Theoretical study of adsorption of SO2 on Ni(111) and Cu(111) surfaces

Surface structures and electronic properties of sulfur dioxide, SO2, molecularly adsorbed on Ni(111) and Cu(111) surfaces were investigated using B3LYP density functional theory. Geometry and orientation of SO2 were fully optimized on the metal clusters and three and two stable structures were obtained for Ni(111) and Cu(111) surfaces, respectively. For the Ni(111) surface, the most stable structure was that SO2 adsorbs with its molecular plane nearly parallel to the surface, with all the S and O atoms in bridge sites, and in good agreement with the observed structures on the Ni(111) surface. For the Cu(111) surface, the most stable structure in which SO2 adsorbs with its plane perpendicular to the surface and with O atoms in on-top sites, was also in accord with the observed one on the Cu(111) surface.

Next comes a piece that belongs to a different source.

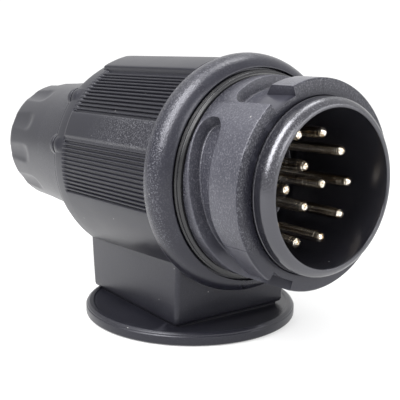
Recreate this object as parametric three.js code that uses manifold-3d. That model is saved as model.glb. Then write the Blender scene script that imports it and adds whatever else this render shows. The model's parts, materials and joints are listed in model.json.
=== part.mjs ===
// Thirteen-contact trailer wiring plug, built as an assembly of separate pieces.
// Millimetres. Origin: centre of the underside of the round foot. +Z up, +X the mating direction
// (the contact pins point to +X). The plug axis runs along X at height H.
import * as THREE from 'three';
import { mergeVertices } from 'three/addons/utils/BufferGeometryUtils.js';
import Module from 'manifold-3d';

const wasm = await Module();
wasm.setup();

// ---------- driving dimensions ----------
const H = 42.05;              // plug axis above the foot's underside
const N = 36;                 // facets of the main turned pieces
const FOOT_R = 29.9, FOOT_T = 3.41;
const COL = { x0: -24.3, x1: 19.1, y: 18.4, fx0: -25.0, fx1: 20.4, fy: 18.9, zTop: 30 };
const BARREL = { x0: -25.4, xBand: -20.3, x1: 21.3, r: 30.0, top: 30.95, flat: 29.95, xTop: -22.5, taper: 0.042, bore: 25.5 };
const RIB = { n: 12, depth: 0.75 };
const COLLAR = { xc: 23.64, tube: 5.69, r: 30.0, xRear: 21.6, xLip: 28.85, rLip: 26.6 };
const SLEEVE = { x0: 30.3, x1: 48.54, r0: 24.7, r1: 24.1, bore: 20.8, neck: 22.6, flange: 25.2, xFlange: 17.6 };
// bayonet grooves: angle where the channel starts, angle and half width of its straight entry
const GROOVE = { floor: 21.75, list: [[121.5, 122.0, 3.4], [241.5, 240.0, 3.4], [1.5, 2.0, 3.4]] };
const SEAL = { x0: 27.9, x1: 30.0, ri: 22.9, ro: 25.9 };
const SHROUD = { x0: 18.0, x1: 53.3, r: 20.15, ri: 17.7, flange: 21.4, ledge: 16.0 };
const PIN = { r: 1.4, barrel: 2.1, bore: 1.2, xShoulder: 11.4, ro: 12.9, phase: 2.0, dy: -0.3, dz: -0.55,
  tipOuter: 46.5, tipInner: 44.8, endOuter: -3.0, endInner: -12.0 };
const OUTER_ANGLES = [144, 108, 72, 36, 0, -36, -72, -108, -144];   // the tenth place, at 180, is empty
const INNER = [[90, 4.75], [0, 5.8], [-90, 4.75], [180, 5.9]];
const SCREW = { r: 1.25, hole: 1.6, head: 2.5, pcr: 23.3 };
const COVER_SCREW_ANGLES = [90, 210, 330];
const SHELL_SCREW_ANGLES = [30, 150, 270];
const INSERT_SCREW_ANGLES = [20, 200];
const SPIGOT = { r: 17.4, bore: 12.0, x1: -56.0 };
const COVER = { x0: -27.6, x1: -25.7, r: 29.3, xIn: -23.5, rIn: 25.1 };
const LUG_ANGLES = [170.8, 141.0, 9.2, 39.0];
const NUT = { x0: -28.3, xm: -81.0, x1: -86.0, r0: 22.6, rm: 21.4, bore: 18.0, entry: 8.2, scallops: 12 };

const rad = (d) => (d * Math.PI) / 180;

// ---------- solids ----------
function solid(geom) {
  const g = geom.index ? geom.toNonIndexed() : geom.clone();
  g.deleteAttribute('normal');
  g.deleteAttribute('uv');
  const m = mergeVertices(g, 1e-4);
  const src = m.index.array, p = m.attributes.position.array, tri = [];
  let vol = 0;
  for (let i = 0; i < src.length; i += 3) {
    const [a, b, c] = [src[i], src[i + 1], src[i + 2]];
    if (a === b || b === c || a === c) continue;
    tri.push(a, b, c);
    const [ax, ay, az, bx, by, bz, cx, cy, cz] = [a, b, c].flatMap((k) => [p[3 * k], p[3 * k + 1], p[3 * k + 2]]);
    vol += ax * (by * cz - bz * cy) + ay * (bz * cx - bx * cz) + az * (bx * cy - by * cx);
  }
  if (vol < 0) for (let i = 0; i < tri.length; i += 3) [tri[i + 1], tri[i + 2]] = [tri[i + 2], tri[i + 1]];
  return new wasm.Manifold(new wasm.Mesh({
    numProp: 3, vertProperties: new Float32Array(p), triVerts: new Uint32Array(tri),
  }));
}
const warp = (geom, fn) => {
  const a = geom.attributes.position, v = new THREE.Vector3();
  for (let i = 0; i < a.count; i++) { v.fromBufferAttribute(a, i); fn(v); a.setXYZ(i, v.x, v.y, v.z); }
  return geom;
};
// closed profile [[x, r], ...] turned about the plug axis
function turned(profile, n = N) {
  const pts = profile.map(([x, r]) => new THREE.Vector2(r, x));
  if (profile[0][1] > 0 || profile[profile.length - 1][1] > 0) pts.push(pts[0].clone());
  return solid(new THREE.LatheGeometry(pts, n).rotateZ(-Math.PI / 2).translate(0, 0, H));
}
// round bar along X, centred at (y, z) from the plug axis
function barX(x0, x1, r, y = 0, z = 0, n = 8) {
  return solid(new THREE.CylinderGeometry(r, r, x1 - x0, n).rotateZ(-Math.PI / 2).translate((x0 + x1) / 2, y, H + z));
}
// round bar pointing away from the plug axis at angle a, from radius r0 to r1, at station x
function barRadial(x, a, r0, r1, r, n = 8, cy = 0, cz = 0) {
  const g = new THREE.CylinderGeometry(r, r, r1 - r0, n).translate(0, (r0 + r1) / 2, 0);
  return solid(g.rotateX(rad(a)).translate(x, cy, H + cz));
}
// outline in the YZ plane extruded along X
function prismX(points, x0, x1) {
  const s = new THREE.Shape(points.map(([y, z]) => new THREE.Vector2(y, z)));
  const g = new THREE.ExtrudeGeometry(s, { depth: x1 - x0, bevelEnabled: false });
  g.applyMatrix4(new THREE.Matrix4().makeBasis(new THREE.Vector3(0, 1, 0), new THREE.Vector3(0, 0, 1), new THREE.Vector3(1, 0, 0)));
  return g.translate(x0, 0, H);
}
const polar = (list) => list.map(([a, r]) => [r * Math.cos(rad(a)), r * Math.sin(rad(a))]);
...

The adsorption energy was much larger for the Ni surface than for the Cu surface. The result of a Mulliken population analysis showed that the σ donation from the SO2 σ orbital to the surface, and π back donation from the surface to the SO2 π* orbital, play important roles in the adsorption, and that the amounts of both σ donation and π back donation were larger for the Ni surface than for the Cu surface. Upon adsorption the S–O bond length was elongated and the O–S–O angle became contracted.